━━━━━ WORKING DATA

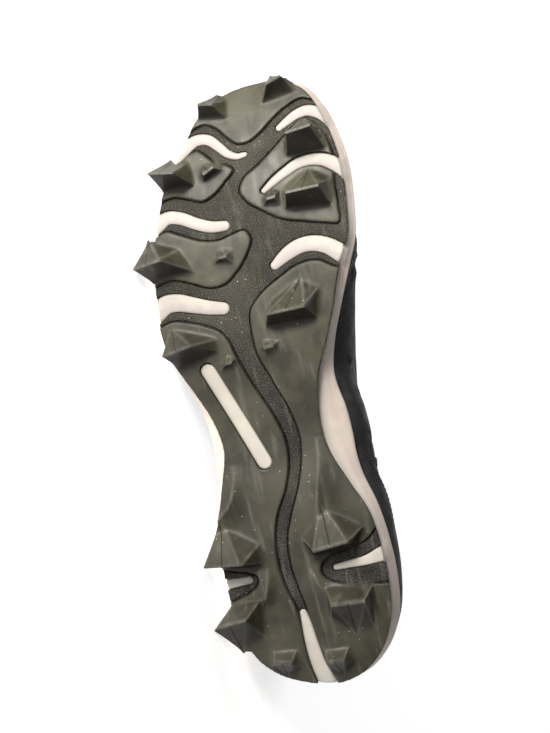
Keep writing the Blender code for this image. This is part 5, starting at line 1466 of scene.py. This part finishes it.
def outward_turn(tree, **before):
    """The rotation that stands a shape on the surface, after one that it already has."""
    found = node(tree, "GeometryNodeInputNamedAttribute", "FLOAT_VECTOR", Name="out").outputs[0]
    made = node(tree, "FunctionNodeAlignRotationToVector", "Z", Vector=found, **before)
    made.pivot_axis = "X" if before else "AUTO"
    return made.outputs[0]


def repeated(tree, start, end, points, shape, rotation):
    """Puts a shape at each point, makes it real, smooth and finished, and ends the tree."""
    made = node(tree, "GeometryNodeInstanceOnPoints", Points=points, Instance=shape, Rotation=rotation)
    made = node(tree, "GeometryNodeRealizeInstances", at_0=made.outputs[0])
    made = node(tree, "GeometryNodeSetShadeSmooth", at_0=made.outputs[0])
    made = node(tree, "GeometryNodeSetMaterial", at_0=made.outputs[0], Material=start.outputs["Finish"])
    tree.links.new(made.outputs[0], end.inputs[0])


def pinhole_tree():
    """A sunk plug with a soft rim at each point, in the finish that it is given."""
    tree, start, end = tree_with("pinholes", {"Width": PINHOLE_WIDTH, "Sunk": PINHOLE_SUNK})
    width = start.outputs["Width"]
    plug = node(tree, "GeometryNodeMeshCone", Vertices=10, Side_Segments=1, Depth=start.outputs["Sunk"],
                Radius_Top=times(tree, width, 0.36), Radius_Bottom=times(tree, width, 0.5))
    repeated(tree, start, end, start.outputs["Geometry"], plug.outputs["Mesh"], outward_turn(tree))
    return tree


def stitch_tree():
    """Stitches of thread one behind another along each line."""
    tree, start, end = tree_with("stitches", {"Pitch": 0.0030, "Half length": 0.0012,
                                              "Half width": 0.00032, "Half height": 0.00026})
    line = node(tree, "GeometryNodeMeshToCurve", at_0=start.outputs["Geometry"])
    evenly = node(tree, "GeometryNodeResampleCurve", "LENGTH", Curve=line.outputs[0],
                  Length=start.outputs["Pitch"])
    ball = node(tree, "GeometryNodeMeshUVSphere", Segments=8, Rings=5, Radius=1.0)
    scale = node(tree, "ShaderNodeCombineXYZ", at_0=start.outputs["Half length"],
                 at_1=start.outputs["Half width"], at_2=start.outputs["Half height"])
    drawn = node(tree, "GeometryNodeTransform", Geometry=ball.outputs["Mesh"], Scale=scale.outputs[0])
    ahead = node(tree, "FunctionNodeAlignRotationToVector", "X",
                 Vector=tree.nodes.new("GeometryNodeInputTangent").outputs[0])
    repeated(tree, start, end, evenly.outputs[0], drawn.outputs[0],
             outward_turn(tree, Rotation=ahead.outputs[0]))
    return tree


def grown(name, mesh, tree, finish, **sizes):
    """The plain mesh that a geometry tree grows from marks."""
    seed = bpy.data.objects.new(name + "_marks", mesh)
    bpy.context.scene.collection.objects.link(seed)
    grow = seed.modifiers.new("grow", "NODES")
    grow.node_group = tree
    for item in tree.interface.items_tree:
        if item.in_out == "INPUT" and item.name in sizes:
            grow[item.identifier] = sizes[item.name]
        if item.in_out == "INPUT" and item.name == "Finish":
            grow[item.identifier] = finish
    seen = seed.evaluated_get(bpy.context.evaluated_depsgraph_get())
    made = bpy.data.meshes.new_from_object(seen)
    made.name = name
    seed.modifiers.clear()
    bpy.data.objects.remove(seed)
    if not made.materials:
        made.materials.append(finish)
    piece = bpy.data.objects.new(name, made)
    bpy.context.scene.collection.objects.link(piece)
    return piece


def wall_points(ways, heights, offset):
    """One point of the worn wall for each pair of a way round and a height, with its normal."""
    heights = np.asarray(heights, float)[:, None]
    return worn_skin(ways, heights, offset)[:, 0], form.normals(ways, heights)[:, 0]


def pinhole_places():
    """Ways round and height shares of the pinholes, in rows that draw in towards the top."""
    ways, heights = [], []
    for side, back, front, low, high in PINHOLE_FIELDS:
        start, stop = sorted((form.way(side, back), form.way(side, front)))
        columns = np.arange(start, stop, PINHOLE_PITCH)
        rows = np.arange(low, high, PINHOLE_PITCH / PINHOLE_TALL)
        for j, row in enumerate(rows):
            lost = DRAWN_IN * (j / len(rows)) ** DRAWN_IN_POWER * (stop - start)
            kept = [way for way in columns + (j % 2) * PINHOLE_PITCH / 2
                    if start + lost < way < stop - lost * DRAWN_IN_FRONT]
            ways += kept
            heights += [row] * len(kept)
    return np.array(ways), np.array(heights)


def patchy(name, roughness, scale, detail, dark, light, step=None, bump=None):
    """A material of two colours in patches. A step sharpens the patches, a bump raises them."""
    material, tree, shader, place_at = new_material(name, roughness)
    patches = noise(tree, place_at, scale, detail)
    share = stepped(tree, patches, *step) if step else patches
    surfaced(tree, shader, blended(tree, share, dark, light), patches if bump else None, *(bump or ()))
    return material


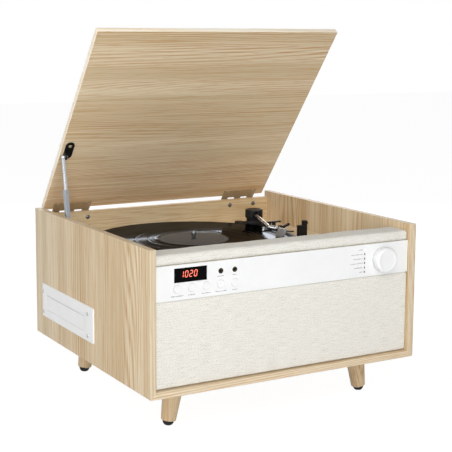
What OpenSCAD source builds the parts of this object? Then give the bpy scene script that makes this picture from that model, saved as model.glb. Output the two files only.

━━━━━━━━━━

- [TASK INSTRUCTIONS] Reproduce all data above, unchanged.

- [EXERCISE ANSWER]
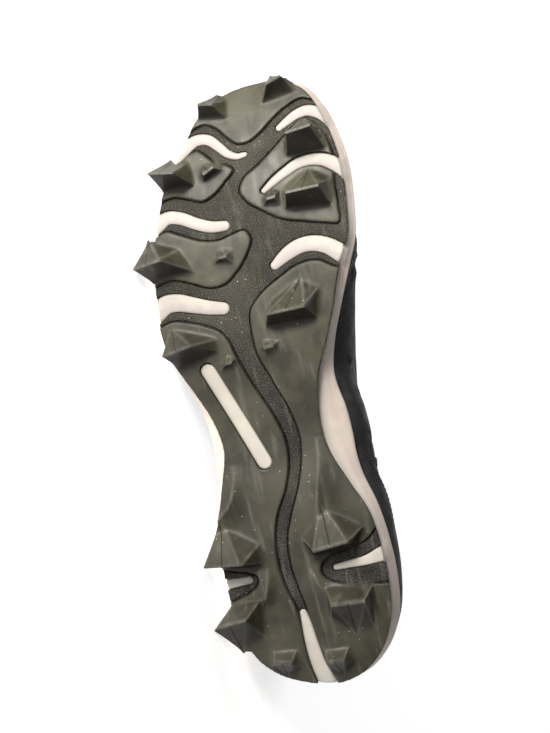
Keep writing the Blender code for this image. This is part 5, starting at line 1466 of scene.py. This part finishes it.
def outward_turn(tree, **before):
    """The rotation that stands a shape on the surface, after one that it already has."""
    found = node(tree, "GeometryNodeInputNamedAttribute", "FLOAT_VECTOR", Name="out").outputs[0]
    made = node(tree, "FunctionNodeAlignRotationToVector", "Z", Vector=found, **before)
    made.pivot_axis = "X" if before else "AUTO"
    return made.outputs[0]


def repeated(tree, start, end, points, shape, rotation):
    """Puts a shape at each point, makes it real, smooth and finished, and ends the tree."""
    made = node(tree, "GeometryNodeInstanceOnPoints", Points=points, Instance=shape, Rotation=rotation)
    made = node(tree, "GeometryNodeRealizeInstances", at_0=made.outputs[0])
    made = node(tree, "GeometryNodeSetShadeSmooth", at_0=made.outputs[0])
    made = node(tree, "GeometryNodeSetMaterial", at_0=made.outputs[0], Material=start.outputs["Finish"])
    tree.links.new(made.outputs[0], end.inputs[0])


def pinhole_tree():
    """A sunk plug with a soft rim at each point, in the finish that it is given."""
    tree, start, end = tree_with("pinholes", {"Width": PINHOLE_WIDTH, "Sunk": PINHOLE_SUNK})
    width = start.outputs["Width"]
    plug = node(tree, "GeometryNodeMeshCone", Vertices=10, Side_Segments=1, Depth=start.outputs["Sunk"],
                Radius_Top=times(tree, width, 0.36), Radius_Bottom=times(tree, width, 0.5))
    repeated(tree, start, end, start.outputs["Geometry"], plug.outputs["Mesh"], outward_turn(tree))
    return tree


def stitch_tree():
    """Stitches of thread one behind another along each line."""
    tree, start, end = tree_with("stitches", {"Pitch": 0.0030, "Half length": 0.0012,
                                              "Half width": 0.00032, "Half height": 0.00026})
    line = node(tree, "GeometryNodeMeshToCurve", at_0=start.outputs["Geometry"])
    evenly = node(tree, "GeometryNodeResampleCurve", "LENGTH", Curve=line.outputs[0],
                  Length=start.outputs["Pitch"])
    ball = node(tree, "GeometryNodeMeshUVSphere", Segments=8, Rings=5, Radius=1.0)
    scale = node(tree, "ShaderNodeCombineXYZ", at_0=start.outputs["Half length"],
                 at_1=start.outputs["Half width"], at_2=start.outputs["Half height"])
    drawn = node(tree, "GeometryNodeTransform", Geometry=ball.outputs["Mesh"], Scale=scale.outputs[0])
    ahead = node(tree, "FunctionNodeAlignRotationToVector", "X",
                 Vector=tree.nodes.new("GeometryNodeInputTangent").outputs[0])
    repeated(tree, start, end, evenly.outputs[0], drawn.outputs[0],
             outward_turn(tree, Rotation=ahead.outputs[0]))
    return tree


def grown(name, mesh, tree, finish, **sizes):
    """The plain mesh that a geometry tree grows from marks."""
    seed = bpy.data.objects.new(name + "_marks", mesh)
    bpy.context.scene.collection.objects.link(seed)
    grow = seed.modifiers.new("grow", "NODES")
    grow.node_group = tree
    for item in tree.interface.items_tree:
        if item.in_out == "INPUT" and item.name in sizes:
            grow[item.identifier] = sizes[item.name]
        if item.in_out == "INPUT" and item.name == "Finish":
            grow[item.identifier] = finish
    seen = seed.evaluated_get(bpy.context.evaluated_depsgraph_get())
    made = bpy.data.meshes.new_from_object(seen)
    made.name = name
    seed.modifiers.clear()
    bpy.data.objects.remove(seed)
    if not made.materials:
        made.materials.append(finish)
    piece = bpy.data.objects.new(name, made)
    bpy.context.scene.collection.objects.link(piece)
    return piece


def wall_points(ways, heights, offset):
    """One point of the worn wall for each pair of a way round and a height, with its normal."""
    heights = np.asarray(heights, float)[:, None]
    return worn_skin(ways, heights, offset)[:, 0], form.normals(ways, heights)[:, 0]


def pinhole_places():
    """Ways round and height shares of the pinholes, in rows that draw in towards the top."""
    ways, heights = [], []
    for side, back, front, low, high in PINHOLE_FIELDS:
        start, stop = sorted((form.way(side, back), form.way(side, front)))
        columns = np.arange(start, stop, PINHOLE_PITCH)
        rows = np.arange(low, high, PINHOLE_PITCH / PINHOLE_TALL)
        for j, row in enumerate(rows):
            lost = DRAWN_IN * (j / len(rows)) ** DRAWN_IN_POWER * (stop - start)
            kept = [way for way in columns + (j % 2) * PINHOLE_PITCH / 2
                    if start + lost < way < stop - lost * DRAWN_IN_FRONT]
            ways += kept
            heights += [row] * len(kept)
    return np.array(ways), np.array(heights)


def patchy(name, roughness, scale, detail, dark, light, step=None, bump=None):
    """A material of two colours in patches. A step sharpens the patches, a bump raises them."""
    material, tree, shader, place_at = new_material(name, roughness)
    patches = noise(tree, place_at, scale, detail)
    share = stepped(tree, patches, *step) if step else patches
    surfaced(tree, shader, blended(tree, share, dark, light), patches if bump else None, *(bump or ()))
    return material


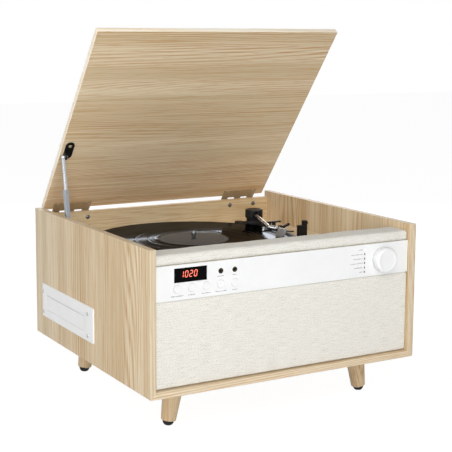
What OpenSCAD source builds the parts of this object? Then give the bpy scene script that makes this picture from that model, saved as model.glb. Output the two files only.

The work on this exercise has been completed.